::: DATA SUPPLIED

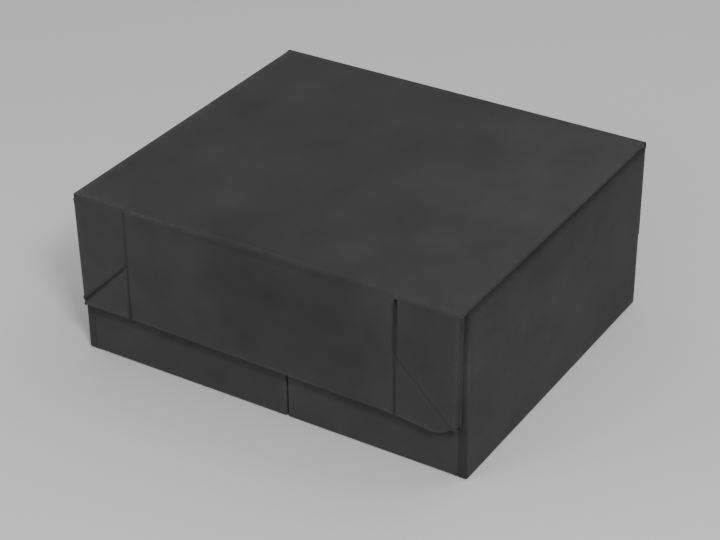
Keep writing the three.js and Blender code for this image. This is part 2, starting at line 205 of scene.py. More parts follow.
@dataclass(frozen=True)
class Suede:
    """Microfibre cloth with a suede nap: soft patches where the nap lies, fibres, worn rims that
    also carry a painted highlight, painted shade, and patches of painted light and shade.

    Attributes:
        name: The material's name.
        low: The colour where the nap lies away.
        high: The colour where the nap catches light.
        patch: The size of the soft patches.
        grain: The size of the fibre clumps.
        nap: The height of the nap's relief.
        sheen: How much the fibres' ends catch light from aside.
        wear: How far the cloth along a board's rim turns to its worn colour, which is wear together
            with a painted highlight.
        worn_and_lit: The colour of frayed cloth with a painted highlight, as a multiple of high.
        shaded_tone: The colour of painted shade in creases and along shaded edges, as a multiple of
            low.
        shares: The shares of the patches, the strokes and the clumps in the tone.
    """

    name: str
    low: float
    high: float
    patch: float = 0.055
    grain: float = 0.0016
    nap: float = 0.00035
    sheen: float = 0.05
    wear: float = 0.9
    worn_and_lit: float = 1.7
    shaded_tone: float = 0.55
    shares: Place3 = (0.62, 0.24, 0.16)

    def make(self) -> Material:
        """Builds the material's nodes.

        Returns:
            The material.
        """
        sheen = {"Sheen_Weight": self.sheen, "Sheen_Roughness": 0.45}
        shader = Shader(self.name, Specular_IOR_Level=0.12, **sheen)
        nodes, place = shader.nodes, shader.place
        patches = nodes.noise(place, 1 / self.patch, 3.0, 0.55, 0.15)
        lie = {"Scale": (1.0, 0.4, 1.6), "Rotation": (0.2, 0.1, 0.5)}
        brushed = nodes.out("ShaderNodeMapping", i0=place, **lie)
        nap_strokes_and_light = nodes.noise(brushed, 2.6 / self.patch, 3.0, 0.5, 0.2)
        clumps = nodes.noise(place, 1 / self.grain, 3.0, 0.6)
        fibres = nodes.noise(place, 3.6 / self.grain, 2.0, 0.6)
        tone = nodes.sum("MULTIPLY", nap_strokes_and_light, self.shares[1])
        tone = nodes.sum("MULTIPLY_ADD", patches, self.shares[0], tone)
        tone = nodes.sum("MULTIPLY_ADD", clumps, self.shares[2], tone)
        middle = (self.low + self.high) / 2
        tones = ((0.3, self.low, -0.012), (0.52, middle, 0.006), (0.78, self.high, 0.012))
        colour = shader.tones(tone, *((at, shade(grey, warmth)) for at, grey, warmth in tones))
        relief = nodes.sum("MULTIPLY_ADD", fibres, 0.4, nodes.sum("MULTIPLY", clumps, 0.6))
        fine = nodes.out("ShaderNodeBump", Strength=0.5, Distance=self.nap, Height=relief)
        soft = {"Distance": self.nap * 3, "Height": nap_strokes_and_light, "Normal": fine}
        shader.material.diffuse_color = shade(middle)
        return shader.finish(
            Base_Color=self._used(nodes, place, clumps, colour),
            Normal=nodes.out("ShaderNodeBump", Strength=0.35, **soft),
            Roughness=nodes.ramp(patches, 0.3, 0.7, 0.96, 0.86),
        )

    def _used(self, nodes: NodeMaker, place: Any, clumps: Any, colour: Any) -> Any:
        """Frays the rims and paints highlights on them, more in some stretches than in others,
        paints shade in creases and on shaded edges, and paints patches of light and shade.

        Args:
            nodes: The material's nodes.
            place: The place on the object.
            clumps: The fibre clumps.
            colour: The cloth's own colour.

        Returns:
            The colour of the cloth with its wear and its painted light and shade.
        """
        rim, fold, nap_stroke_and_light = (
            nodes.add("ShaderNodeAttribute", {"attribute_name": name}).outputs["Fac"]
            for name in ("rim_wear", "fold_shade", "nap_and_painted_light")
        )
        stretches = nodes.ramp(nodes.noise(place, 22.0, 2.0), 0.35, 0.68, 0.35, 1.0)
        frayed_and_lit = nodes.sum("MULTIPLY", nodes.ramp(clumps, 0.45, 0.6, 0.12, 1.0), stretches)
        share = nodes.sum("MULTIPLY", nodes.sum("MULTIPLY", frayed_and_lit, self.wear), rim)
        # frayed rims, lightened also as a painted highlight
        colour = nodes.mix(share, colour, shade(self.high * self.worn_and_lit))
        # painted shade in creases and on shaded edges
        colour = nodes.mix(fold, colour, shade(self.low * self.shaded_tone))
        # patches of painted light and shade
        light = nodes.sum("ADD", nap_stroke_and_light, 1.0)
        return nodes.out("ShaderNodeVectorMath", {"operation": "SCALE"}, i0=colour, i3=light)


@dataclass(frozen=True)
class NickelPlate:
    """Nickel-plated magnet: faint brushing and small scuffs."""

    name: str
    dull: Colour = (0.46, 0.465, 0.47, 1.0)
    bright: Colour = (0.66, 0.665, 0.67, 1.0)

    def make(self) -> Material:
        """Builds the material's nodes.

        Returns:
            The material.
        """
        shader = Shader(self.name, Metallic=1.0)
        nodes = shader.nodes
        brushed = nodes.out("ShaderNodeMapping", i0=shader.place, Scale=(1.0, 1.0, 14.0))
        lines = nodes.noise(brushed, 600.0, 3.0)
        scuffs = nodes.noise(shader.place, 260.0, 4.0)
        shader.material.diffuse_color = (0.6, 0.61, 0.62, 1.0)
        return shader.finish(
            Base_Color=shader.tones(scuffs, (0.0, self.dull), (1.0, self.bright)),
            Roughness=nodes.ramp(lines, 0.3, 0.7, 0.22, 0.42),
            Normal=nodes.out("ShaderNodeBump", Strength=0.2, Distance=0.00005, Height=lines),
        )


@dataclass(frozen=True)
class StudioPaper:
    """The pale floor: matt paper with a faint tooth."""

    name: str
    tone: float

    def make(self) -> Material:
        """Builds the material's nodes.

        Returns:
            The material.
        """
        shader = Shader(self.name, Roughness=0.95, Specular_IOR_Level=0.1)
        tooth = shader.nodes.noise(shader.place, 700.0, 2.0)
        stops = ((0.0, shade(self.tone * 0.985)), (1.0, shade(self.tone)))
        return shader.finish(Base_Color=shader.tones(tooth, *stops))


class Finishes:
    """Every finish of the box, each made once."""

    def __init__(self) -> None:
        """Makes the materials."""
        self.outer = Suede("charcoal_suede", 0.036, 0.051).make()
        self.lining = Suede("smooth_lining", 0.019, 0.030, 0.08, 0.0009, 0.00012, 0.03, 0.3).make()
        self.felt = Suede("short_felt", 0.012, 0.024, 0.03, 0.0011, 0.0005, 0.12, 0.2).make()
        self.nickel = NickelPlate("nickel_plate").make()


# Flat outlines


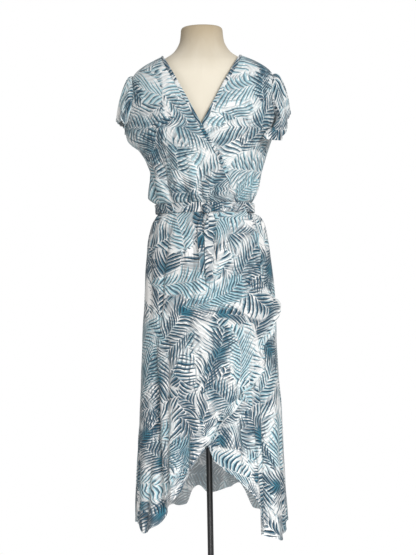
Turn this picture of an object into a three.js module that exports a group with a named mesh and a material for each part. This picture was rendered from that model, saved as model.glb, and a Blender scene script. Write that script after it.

::::::

- PROBLEM DETAILS -
Write out each line of the data that holds the string "object".

- FINISHED TASK -
            place: The place on the object.
Turn this picture of an object into a three.js module that exports a group with a named mesh and a material for each part. This picture was rendered from that model, saved as model.glb, and a Blender scene script. Write that script after it.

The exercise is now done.